All this just to say that it is probably best not to have any studies from photographs in your portfolio, unless you took them yourself and you haven’t sold the copyrights.
These (and the reasons you mentioned in your last post) are the very reasons that clicked something in my head, making me think more about creating my own portfolio, rather than a portfolio full of studies (which I have today).
It will take a while, but yes… it’s the path to go.

Thanks for sharing your thoughts like that!
They keep a guy like me on the straight path LOL.

Have fun creating!


#357

Johan - Yes! Thanks so much for the insight about portfolios and reference copyrights. I always heard about that stuff but never had anyone explain it to me before. I’m really gonna have to do a lot more from life and imagination, for sure… Thanks again! And yes, don’t forget the fun! It’s what will keep us around.


Messing around with a mechanical pencil. I was drawing on copy paper this time, which is much smoother than the sketchbook I have. I prefer how the lead/graphite slides around on the smoother surface, so I think the next sketchbook I buy will have less tooth. I actually have a bunch of moleskine back in California… maybe I can find them when I go back next month.


#358

sweet progression in here Jason. can see your having fun with it, keep it up :thumbsup: !

best,
Jan


#359

Jan - Thanks for the support!


I tried doing some pencils and then coloring in photoshop again, but without the pure whites resulting from a clean scan, everything just ends up too muddy. It was fun, though.

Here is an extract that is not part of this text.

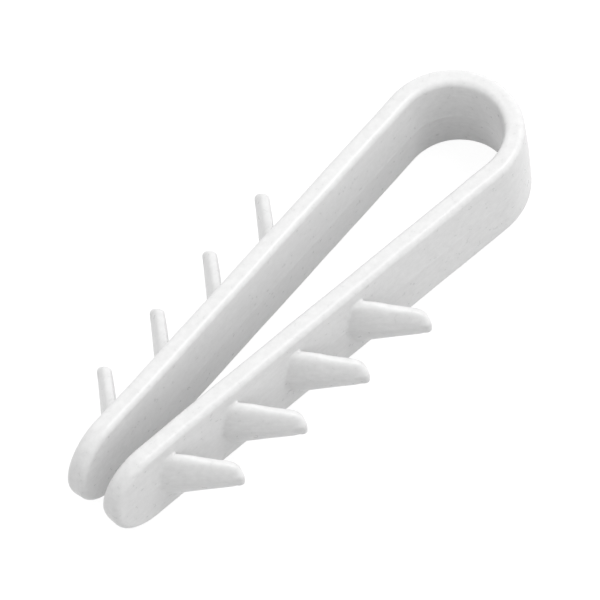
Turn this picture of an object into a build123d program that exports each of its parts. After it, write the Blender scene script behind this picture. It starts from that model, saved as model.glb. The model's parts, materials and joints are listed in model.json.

Also tried a watercolor of the DWIV concept, including a few design switches. Trying a new “face” and a lack of extra arms. The character requires my team colors, so I really just improvised them on. I used rose madder, payne’s gray and permanent green.


#360

I like these bot-like characters you create. They look too boney to be made of pure metal, but they look too stiff to be human/flesh as well… the insects are a nice touch.